The Columbus conformably overlies the Lucas Dolomite in northeastern Ohio, and unconformably overlies other dolomite elsewhere. It unconformably underlies the Ohio Shale in northwestern Ohio and the Delaware Limestone in eastern Ohio.[2]
Its members include: Bellepoint, Marblehead, Tioga Ash Bed, Venice, Delhi, Klondike, and East Liberty.
The Columbus Limestone contains brachiopods, trilobites, bryozoans, mollusks, corals, stromatoporoids and echinoderms (including crinoids).
Due to their mid-continent depositional environment, the fossils are almost free of deformation caused by tectonic activity common in the Appalachian Mountains.
Brachiopods include Spirifer macrothyris and Brevispirifer gregarius (see Spiriferida). The gastropod (snail) Laevidentalhum martinei is present, as well as the crinoid Nucleocrinus verneulli.[4]

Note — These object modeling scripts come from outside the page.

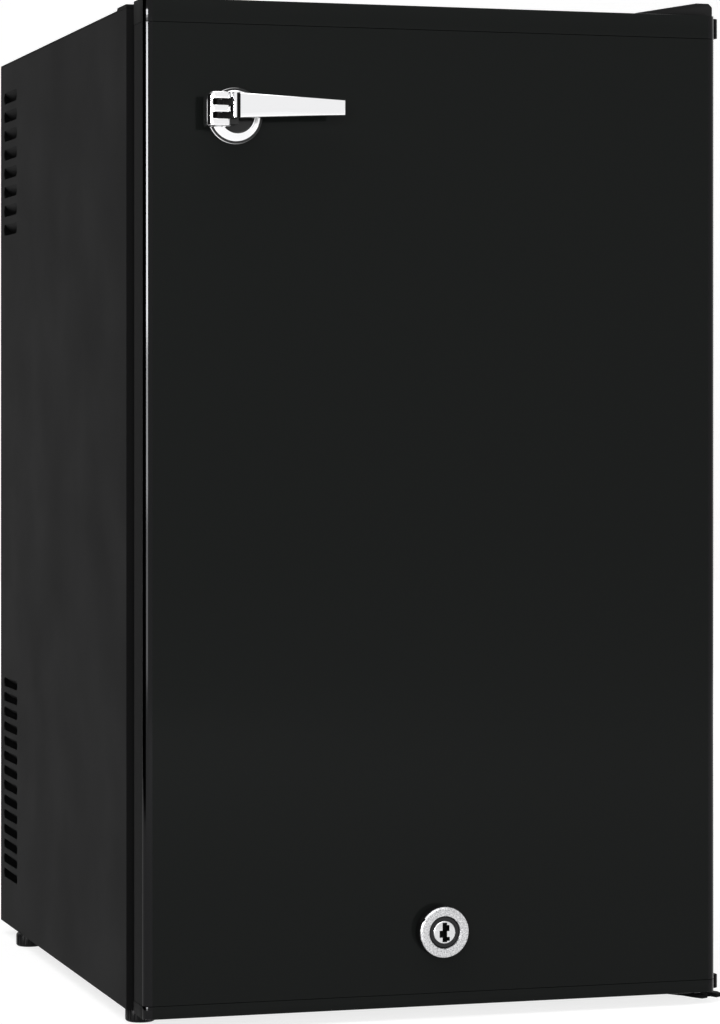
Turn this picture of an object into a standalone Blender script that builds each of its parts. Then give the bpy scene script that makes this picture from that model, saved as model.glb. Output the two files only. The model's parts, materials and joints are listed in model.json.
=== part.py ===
"""Minibar refrigerator, 45 litre class, built as separate pieces with real joints.

Metres, +Z up, floor at z = 0, front towards -Y. Sizes called "y" are measured
back from the cabinet's front flange; the empty called cabinet_frame puts that
flange in place, so that the part stands centred on its origin.
"""

import math

import bmesh
import bpy
from mathutils import Matrix

# Fits and sheets
GAP = 0.0003                 # clearance between neighbouring pieces
SHEET = 0.0008               # steel sheet of cabinet and door
PLASTIC = 0.0015             # moulded walls

# Cabinet shell
CABINET_WIDTH = 0.402
SIDE_HEIGHT = 0.6545
SIDE_DEPTH = 0.429
FLOOR_GAP = 0.0095           # floor to the side panels' bottom edge
FLANGE_WIDTH = 0.030         # front frame seen when the door is open
REAR_FLANGE = 0.015
RAIL_HEIGHT = 0.020          # rails across the open back
BAND_DEPTH = 0.026           # raised band along the front of the top panel
BAND_RISE = 0.0017
TOP_LIP = 0.040              # front lip of the top panel
SILL_HEIGHT = 0.030          # front lip of the base pan
REAR_PANEL_Y = 0.3553        # front face of the insulated box's rear wall
PAN_DEPTH = 0.385

# Ventilation louvres in the side panels
LOUVRE_REAR_Y = 0.4167
UPPER_SLOT_LENGTH = 0.051
UPPER_SLOT_HEIGHT = 0.0085
UPPER_SLOT_PITCH = 0.0143
UPPER_SLOT_COUNT = 8
UPPER_SLOT_TOP_DROP = 0.0263         # side's top edge to the highest slot
LOWER_SLOT_LENGTH = 0.052
LOWER_SLOT_HEIGHT = 0.007
LOWER_SLOT_PITCH = 0.01119
LOWER_SLOT_COUNT = 14
LOWER_SLOT_TOP_Z = 0.1932
BLADE_REACH = 0.007          # how far a louvre blade is pressed inwards

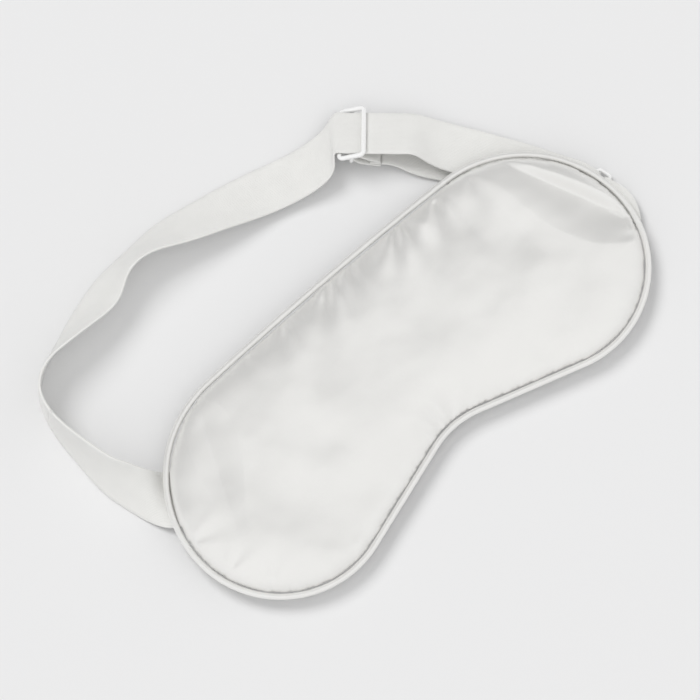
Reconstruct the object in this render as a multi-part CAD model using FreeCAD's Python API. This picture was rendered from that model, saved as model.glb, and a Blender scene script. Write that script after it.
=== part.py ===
import FreeCAD, Part
import math
import os

from FreeCAD import Vector

# Padded satin sleep mask with an adjustable elastic head strap.  Millimetres.
# Origin: centre of the flat face that lies against the eyes.  +X runs along the mask towards
# the ring side, +Y towards the forehead edge, +Z out of the front panel.

# Mask outline, measured on the outside of the piping
TIP_X = 106.0
TIP_Y = -3.0
UPPER_RADIUS = 49.0
LOWER_RADIUS = 42.0
CROWN_Y = 47.2
NOSE_Y = -28.6
NOSE_RADIUS = 34.0

# Mask layers
CLOTH = 0.4
PIPING_DIAMETER = 2.4
CORD_DIAMETER = 1.7
SEAM_Z = 2.2
SEAM_INSET = 2.45
LIP_WIDTH = 5.0
LINING_THICKNESS = 0.4
LINING_INSET = 7.2
THREAD = 0.35
THREAD_INSET = 3.7
CLEAR_BACK_LEFT = -78.0
CLEAR_BACK_RIGHT = 50.0

# Elastic strap, lying on the table around the mask
STRAP_WIDTH = 19.0
STRAP_THICKNESS = 1.0
TABLE_Z = -4.5
HANG_GAP = 0.25
SEWN_LENGTH = 8.6
TAB_END_Y = -6.0
TAB_END_GAP = 0.4

# Ring and its fabric tab, in a plan direction turned a little from +Y
RING_TURN = 14.0
RING_EDGE_X = 108.4
RING_WIRE = 1.4
RING_CORNER = 1.2
TAB_BAR = 5.6
STRAP_BAR = 11.1
LOOP_HOLLOW = 1.1
RING_SIDE_GAP = 0.55

# Slider on the straight stretch of the strap
SLIDER_X = 51.1
SLIDER_Y = 88.1
SLIDER_LIFT = 4.5
SLIDER_HEADING = -42.0
SLIDER_LEAN = 22.0
SLIDER_TRAVEL = 10.0
BAR_SPACING = 4.5
BAR_DIAMETER = 1.4
POST_DIAMETER = 1.5
FRAME_WIRE = 1.8
FRAME_CORNER = 1.6
FRAME_SIDE_GAP = 0.6
BAR_PLAY = 0.1
FIT = 0.2
FOLD_START = 5.4
FOLD_END = 11.0

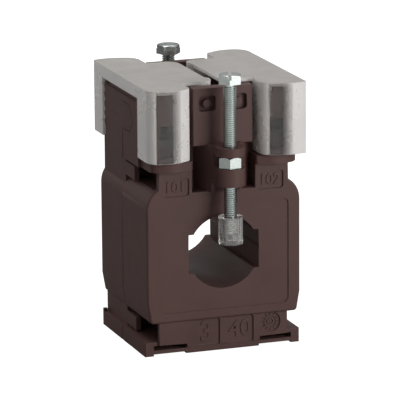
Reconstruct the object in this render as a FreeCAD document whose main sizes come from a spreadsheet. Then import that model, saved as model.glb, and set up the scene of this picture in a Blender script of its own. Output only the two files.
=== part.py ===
"""Window-type current transformer with two primary clamp screws and clear terminal covers.

Frame: X to the right along the front, Y to the rear, Z up, in millimetres.
The origin is the middle of the base, on the surface that the transformer stands on.
"""
import FreeCAD
import Part
import math
import os
import re
import Sketcher

SIZES = [
    # Core housing, one half each side of the seam
    ("body_width", 60.0, "core housing, side to side"),
    ("body_depth", 54.2, "core housing, front to rear"),
    ("body_bottom", 12.8, "underside of the core housing"),
    ("body_top", 64.7, "top of the core housing"),
    ("top_round", 9.0, "radius of the top corners"),
    ("taper_start", 20.4, "height below which the sides draw in"),
    ("taper_inset", 1.3, "how far each side draws in"),
    ("bottom_round", 1.3, "radius of the bottom corners"),
    ("edge_round", 0.8, "radius round the front face"),
    ("shell_wall", 1.8, "wall of the core housing"),
    ("seam_lap", 1.4, "how far the left wall reaches beyond the seam"),
    # Primary window
    ("window_height", 38.1, "centre of the primary window"),
    ("window_diameter", 27.7, "round conductor opening"),
    ("slot_width", 27.4, "flat conductor opening, across"),
    ("slot_height", 14.6, "flat conductor opening, upright"),
    ("tube_wall", 1.2, "wall of the tube round the window"),
    # Shallow panel in the front face
    ("panel_round", 2.4, "corner radius of the recessed panel"),
    ("panel_depth", 0.4, "depth of the recessed panel"),
    # Necks above and below the core housing, and the base
    ("base_height", 5.4, "top of the base plate"),
    ("foot_height", 0.8, "gap under the base between its feet"),
    ("centre_foot", 28.6, "width of the centre foot"),
    ("slot_outer", 27.1, "outer end of the foot slots from the middle"),
    ("foot_slot_bottom", 2.2, "lower edge of the slots for fixing feet"),
    ("foot_slot_gap", 1.8, "height of the slots for fixing feet"),
    # Side openings and the snap hooks that show in them
    ("opening_depth", 6.0, "side openings, depth into the neck"),
    ("closing_proud", 3.1, "closing wall, beyond the neck"),
    ("closing_front", 17.4, "front end of the closing wall from the seam"),
    ("closing_rear", 25.6, "rear end of the rear shell's closing wall from the seam"),
    ("hook_reach", 8.8, "snap hook, beyond the seam"),
    ("hook_thickness", 1.8, "snap hook, thickness"),
    ("hook_height", 5.2, "snap hook, upright"),
    ("hook_lift", 0.6, "snap hook, above the lower edge of its opening"),
    # Terminal tower
    ("pillar_gap", 30.8, "distance between the left and right pillars"),
    ("block_width", 23.2, "centre block, across"),
    ("rim_thickness", 4.4, "front rim of the centre block"),
    ("well_width", 19.6, "well in the top of the tower, across"),
    ("niche_width", 24.6, "niche under the centre block, across"),
    ("niche_wall", 1.2, "wall between the niche and the space for the core"),
    ("ledge_round", 4.0, "outer corner radius of the ledges"),
    ("ledge_crown_round", 12.0, "crown radius of the ledges"),
    ("cheek_left", 16.3, "end of the left cheek from the seam"),
    ("cheek_right", 21.4, "end of the right cheek from the seam"),
    ("cheek_step", 1.8, "height of the set-back band along the top of a cheek"),
    ("cheek_set_back", 0.5, "how far that band is set back"),
    ("rib_radius", 1.6, "grip ribs at the ends of the cheeks"),
    ("rib_proud", 1.0, "how far the grip ribs stand out"),
    ("rib_pitch", 3.55, "pitch of the grip ribs"),
    ("rib_first", 79.6, "height of the lowest grip rib"),
    ("rib_count", 5, "number of grip ribs at one end"),
    ("tongue_bottom", 81.6, "lower edge of the arrow-shaped tongue"),
    ("tongue_top", 91.5, "upper edge of the arrow-shaped tongue"),
    ("tongue_shoulder", 6.5, "shoulders of the tongue beyond the seam"),
    ("tongue_point", 10.8, "point of the tongue beyond the seam"),
    ("tongue_gap", 0.2, "gap round the tongue"),
    # Clamp bracket
    ("lug_radius", 5.3, "rounded lugs round the clamp screw"),
    ("nut_back", 4.45, "back wall of the nut's place from the screw axis"),
    ("bracket_root", 19.2, "bracket, across at its root"),
    ("bracket_nose", 9.8, "bracket, across at its nose"),
    ("screw_hole", 5.5, "holes in the lugs"),
    # Labels pressed into the front, left bare
    ("label_width", 10.5, "upper label pockets, across"),
    ("label_height", 6.9, "upper label pockets, upright"),
    ("label_spread", 36.9, "distance between the upper label pockets"),
    ("label_round", 1.2, "corner radius of the label pockets"),
    ("label_depth", 0.6, "depth of the label pockets"),
    ("tile_size", 10.4, "lower label pockets, square"),
    ("tile_bottom", 2.4, "lower edge of the lower label pockets"),
    ("tile_gap", 2.9, "gap between the two lower label pockets"),
    ("dial_radius", 3.9, "round label pocket"),
    ("dial_side", 18.6, "round label pocket from the middle"),
    ("dial_height", 9.2, "centre of the round label pocket"),
    # Latch pockets in the centre block
    ("latch_width", 6.6, "latch pockets, across"),
    ("latch_height", 5.8, "latch pockets, upright"),
    ("latch_spread", 12.2, "distance between the latch pockets"),
    ("latch_depth", 2.0, "depth of the latch pockets"),
    ("latch_pin", 1.5, "radius of the round pin in a latch pocket"),
    # Clamp screws, nuts and tips
    ("thread_diameter", 5.0, "clamp and terminal screw thread"),
    ("thread_fit", 0.05, "running clearance of a thread, radial"),
    ("screw_length", 56.0, "clamp screw below its head"),
    ("rear_screw_drop", 1.4, "how much lower the rear clamp screw stands"),
    ("hexagon_flats", 8.0, "hexagon across its flats"),
    ("screw_head_height", 3.5, "clamp screw head"),
    ("driver_slot_width", 1.2, "screwdriver slot"),
    ("driver_slot_depth", 1.5, "screwdriver slot, depth"),
    ("hexagon_chamfer", 0.45, "chamfer of hexagon corners"),
    ("nut_height", 4.1, "clamp nut"),
    ("hexagon_turn", 10.4, "turn of the hexagons about their axis, degrees"),
    ("tip_flats", 9.1, "insulating tip across its flats"),
    ("tip_height", 10.0, "insulating tip"),
    ("tip_below_screw", 3.8, "insulating tip beyond the screw's end"),
    ("tip_hollow", 3.4, "hollow below the screw in the tip, across"),
    ("tip_floor", 1.2, "floor of the tip below that hollow"),
    ("tip_turn", 2.9, "turn of the tip about its axis, degrees"),
    # Terminals
    ("entry_width", 6.8, "wire entry, across"),
    ("chamber_width", 9.4, "terminal chamber, across"),
    ("bar_height", 3.0, "terminal bar"),
    ("bar_side_gap", 0.2, "terminal bar in its chamber, each side"),
    ("shaft_diameter", 9.4, "screwdriver shaft above a terminal screw"),
    ("plate_size", 8.6, "wire clamp plate, square"),
    ("plate_height", 1.4, "wire clamp plate"),
    ("pan_head_diameter", 8.6, "terminal screw head"),
    ("pan_head_height", 3.0, "terminal screw head"),
    ("pan_head_round", 1.0, "terminal screw head, edge radius"),
    ("terminal_screw_length", 11.0, "terminal screw below its head"),
    # Core, winding and leads
    ("winding_outer", 22.0, "outer radius of the taped winding"),
    ("winding_inner", 17.2, "inner radius of the winding"),
    ("winding_build", 0.6, "thickness of the winding"),
    ("tape_thickness", 0.2, "tape round the winding"),
    ("cap_wall", 0.3, "wall of the core's insulating caps"),
    ("inner_fit", 0.1, "clearance between the nested core pieces"),
    ("lead_diameter", 2.0, "secondary leads"),
    ("lead_side", 18.4, "secondary leads from the middle"),
    ("lead_bend", 2.4, "bend radius of a lead"),
    ("lead_first_bend", 57.6, "height of a lead's first bend"),
    ("lead_second_bend", 61.2, "height of a lead's second bend"),
    ("lead_hole", 2.6, "hole for a lead in the tower"),
    # Terminal covers
    ("cover_wall", 1.4, "wall of the covers"),
    ("cover_leg_start", 17.9, "side edge of the rounded leg from the seam"),
    ("square_leg_start", 22.9, "side edge of the other leg from the seam"),
    ("cover_inner_side", 13.8, "inner side of a leg from the middle"),
    ("cover_crown_side", 21.4, "crown of a leg's front from the middle"),
    ("cover_outer_round", 6.0, "radius of the rounded outer corner"),
    ("cover_crown_round", 10.0, "radius of the crown"),
    ("cover_inner_round", 2.0, "radius of the inner corner"),
    ("cover_small_round", 0.8, "radius of the square corner"),
    ("cover_top_round", 0.9, "radius round the top"),
    ("cover_split", 4.4, "gap between the two covers' tops"),
    ("cover_top_corner", 5.0, "corner radius of the top"),
    ("boss_radius", 4.2, "round boss at the inner edge of a cover"),
    ("boss_side", 5.2, "centre of the boss from the middle"),
]

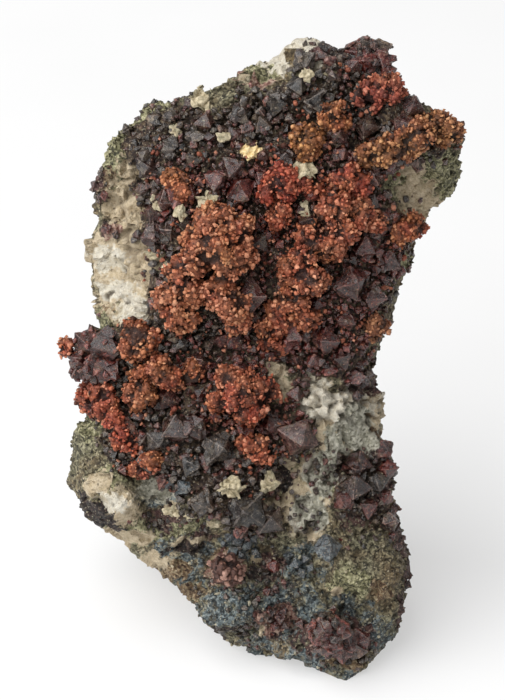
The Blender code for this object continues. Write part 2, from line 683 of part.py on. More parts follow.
def flake_mesh(u, v, half_width, half_height, points, turn, grow):
    """Thin plate with a ragged star edge."""
    dice = random.Random(points)
    depth = face_at(u, v) + FLAKE_LIFT + grow
    body = bmesh.new()
    rims = [[], []]
    for i in range(2 * points):
        angle = math.radians(turn) + math.pi * i / points
        reach = dice.uniform(0.9, 1.15) if i % 2 == 0 else dice.uniform(0.55, 0.75)
        edge_u = u + (half_width + 1.5 * grow) * reach * math.cos(angle)
        edge_v = v + (half_height + 1.5 * grow) * reach * math.sin(angle)
        slope = 0.25 * (edge_u - u) - 0.2 * (edge_v - v)
        for level, rim in zip((0.0, -FLAKE_THICKNESS - 2.0 * grow), rims):
            rim.append(body.verts.new(place(edge_u, edge_v, depth + slope + level)))
    body.faces.new(rims[0])
    body.faces.new(list(reversed(rims[1])))
    for i in range(2 * points):
        j = (i + 1) % (2 * points)
        body.faces.new((rims[0][j], rims[0][i], rims[1][i], rims[1][j]))
    return finished(outward(body))


def surface(name, colour, roughness, metallic):
    material = bpy.data.materials.new(name)
    material.use_nodes = True
    shader = material.node_tree.nodes["Principled BSDF"]
    shader.inputs["Base Color"].default_value = (*colour, 1.0)
    shader.inputs["Roughness"].default_value = roughness
    shader.inputs["Metallic"].default_value = metallic
    return material


def rock_surface():
    return surface("matrix", (0.36, 0.33, 0.26), 0.85, 0.0)


def cuprite_surface():
    return surface("cuprite", (0.11, 0.06, 0.07), 0.3, 0.1)


def copper_surface():
    return surface("copper", (0.38, 0.15, 0.07), 0.5, 0.35)


def calcite_surface():
    return surface("calcite", (0.72, 0.66, 0.5), 0.6, 0.0)


def add_solid(name, mesh, material):
    mesh.transform(Matrix.Scale(MM, 4))
    mesh.name = name
    mesh.materials.clear()
    mesh.materials.append(material)
    solid = bpy.data.objects.new(name, mesh)
    bpy.context.collection.objects.link(solid)
    return solid


def grown_crystals(crystals):
    """Same crystals with every flat face moved outward by the gap."""
    return [(centre, radius + GAP * math.sqrt(3.0)) for centre, radius in crystals]


def build():
    for item in list(bpy.data.objects):
        bpy.data.objects.remove(item, do_unlink=True)

    rock = rock_surface()
    cuprite = cuprite_surface()
    copper = copper_surface()
    calcite = calcite_surface()

    slab = slab_mesh()
    add_solid("matrix_rock", slab.copy(), rock)
    covers = [swollen(slab, GAP), crust_mesh(DRUSE_EDGE, GAP), crust_mesh(RIM_EDGE, GAP), crust_mesh(FOOT_EDGE, GAP)]
    slab_cover = covers[0]

    # Copper first, because the crystals keep clear of it
    for index, (name, (rise, lumps)) in enumerate(COPPER.items()):
        placed = copper_lumps(rise, lumps)
        mass = without(lumps_mesh(placed, index, 0.0), covers)
        add_solid(name, mass, copper)
        covers.append(lumps_mesh(placed, index, GAP))

    # Bunches that stand clear of the crust
    left_bunch = in_space(LEFT_BUNCH)
    bunch = without(octahedra_mesh(left_bunch, LEFT_GROUP), covers)
    add_solid("cuprite_cluster_left", bunch, cuprite)
    covers.append(octahedra_mesh(grown_crystals(left_bunch), LEFT_GROUP))
    top_bunch = in_space(TOP_BUNCH)
    bunch = without(octahedra_mesh(top_bunch, TOP_GROUP), covers)
    add_solid("cuprite_cluster_top", bunch, cuprite)
    covers.append(octahedra_mesh(grown_crystals(top_bunch), TOP_GROUP))
    knob = without(lumps_mesh(in_space(LEFT_KNOB), 0, 0.0), covers)
    add_solid("copper_knob_edge", knob, copper)

    # Flakes
    for name, shape in FLAKES.items():
        add_solid(name, without(flake_mesh(*shape, 0.0), covers), calcite)
    covers += [flake_mesh(*shape, GAP) for shape in FLAKES.values()]

    # Crusts with their crystals
    taken = [lump for _, lumps in COPPER.values() for lump in lumps]
    taken += [(u, v, 1.1 * max(half_u, half_v)) for u, v, half_u, half_v, _, _ in FLAKES.values()]
    small = scattered_crystals(DRUSE_EDGE, taken + DRUSE_CRYSTALS)
    neighbours = covers[4:]
    crusts = {
        "cuprite_druse": (DRUSE_GROUP, DRUSE_EDGE, on_face(DRUSE_CRYSTALS, LARGE_LIFT) + on_face(small, SMALL_LIFT)),
        "cuprite_rim_right": (RIM_GROUP, RIM_EDGE, on_face(RIM_CRYSTALS, RIM_LIFT)),
        "cuprite_foot_cluster": (FOOT_GROUP, FOOT_EDGE, on_face(FOOT_CRYSTALS, RIM_LIFT)),
    }
    for name, (group, edge, placed) in crusts.items():
        crystals = octahedra_mesh(placed, group)
        crystals = combined_all(crystals, cuts(crystals, neighbours))
        steps = [("UNION", crystals), ("DIFFERENCE", slab_cover.copy())]
        add_solid(name, combined(crust_mesh(edge, 0.0), steps), cuprite)


build()
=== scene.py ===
"""Looks of the cuprite specimen: broken rock, a crust of octahedra, granular native copper and pale calcite.

Lengths are millimetres unless a comment says otherwise. A layout point (u, v) is where a thing is seen
on the face from the eye, with u to the right and v up from the middle of the view. Its depth towards the
eye is w.
"""

import json
import math
import random

import bmesh
import bpy
from mathutils import Matrix, Vector, noise
from mathutils.bvhtree import BVHTree

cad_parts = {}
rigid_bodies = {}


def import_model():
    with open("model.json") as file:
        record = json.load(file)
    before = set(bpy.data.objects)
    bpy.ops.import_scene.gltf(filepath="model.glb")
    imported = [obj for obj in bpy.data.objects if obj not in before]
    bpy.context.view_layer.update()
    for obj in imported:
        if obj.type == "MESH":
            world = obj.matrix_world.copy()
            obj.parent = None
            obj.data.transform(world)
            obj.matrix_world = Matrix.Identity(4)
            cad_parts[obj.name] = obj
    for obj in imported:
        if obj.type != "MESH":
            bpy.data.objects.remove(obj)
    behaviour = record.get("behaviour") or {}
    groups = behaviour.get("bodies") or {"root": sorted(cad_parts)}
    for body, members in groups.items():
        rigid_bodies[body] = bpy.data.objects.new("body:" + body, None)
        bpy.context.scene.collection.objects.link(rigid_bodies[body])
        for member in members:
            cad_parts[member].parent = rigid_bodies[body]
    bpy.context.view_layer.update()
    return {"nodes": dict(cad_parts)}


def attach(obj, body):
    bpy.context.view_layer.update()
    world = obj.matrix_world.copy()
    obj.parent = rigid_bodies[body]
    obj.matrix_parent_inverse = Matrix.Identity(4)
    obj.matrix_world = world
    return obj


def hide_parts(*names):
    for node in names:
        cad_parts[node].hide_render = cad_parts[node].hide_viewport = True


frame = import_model()

# The eye and the layout, as on the solids
MM = 0.001
VIEW_TILT = math.radians(30.0)
EYE_DISTANCE = 600.0
VIEW_HEIGHT = 108.53
SENSOR = 36.0
FACE_CENTRE = Vector((-1.1, 1.8, 46.9))
RIGHT = Vector((1.0, 0.0, 0.0))
UP = Vector((0.0, math.sin(VIEW_TILT), math.cos(VIEW_TILT)))
OUT = Vector((0.0, -math.cos(VIEW_TILT), math.sin(VIEW_TILT)))
EYE = FACE_CENTRE + OUT * EYE_DISTANCE

# Camera, floor and light, in metres
NEAREST, FARTHEST = 0.01, 10.0
FLOOR_SIZE = 2.5
FLOOR_GLOW = 0.5
FLOOR_DARK = (0.43, 0.43, 0.43, 1.0)
FLOOR_PALE = (0.45, 0.45, 0.45, 1.0)
WHITE_LIGHT = (1.0, 1.0, 1.0, 1.0)
SKY_STRENGTH = 0.27
KEY_PLACE = Vector((-0.62, -0.42, 0.92))
KEY_AIM = Vector((0.0, 0.0, 0.05))
KEY_SIZE = 1.6
KEY_POWER = 24.0

# Grain of the meshes and height of their relief
ROCK_VOXEL = 0.47
CORE_VOXEL = 0.26
FLAKE_VOXEL = 0.13
CRUST_RISE = 1.0
BUBBLE_SIZE = 2.0
BUBBLE_HEIGHT = 1.3

# Angles in degrees above which edges stay sharp, and how far rays and searches reach
ROCK_SHARP, CRYSTAL_SHARP, LUMP_SHARP = 38.0, 24.0, 18.0
REACH = 9.0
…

Fish fossils have been found in the East Liberty Member ("East Liberty bone bed").[5]
Goniatites have been found in the Columbus, including Werneroceras staufferi and Tornoceras eberlei.[6] Another cephalopod species is Goldringia cyclops.
Relative age dating of the Columbus Limestone places it in the Early to Middle Devonian period.
The Columbus has been mined for aggregate. Its Calcium carbonate content is 90% or higher.[7]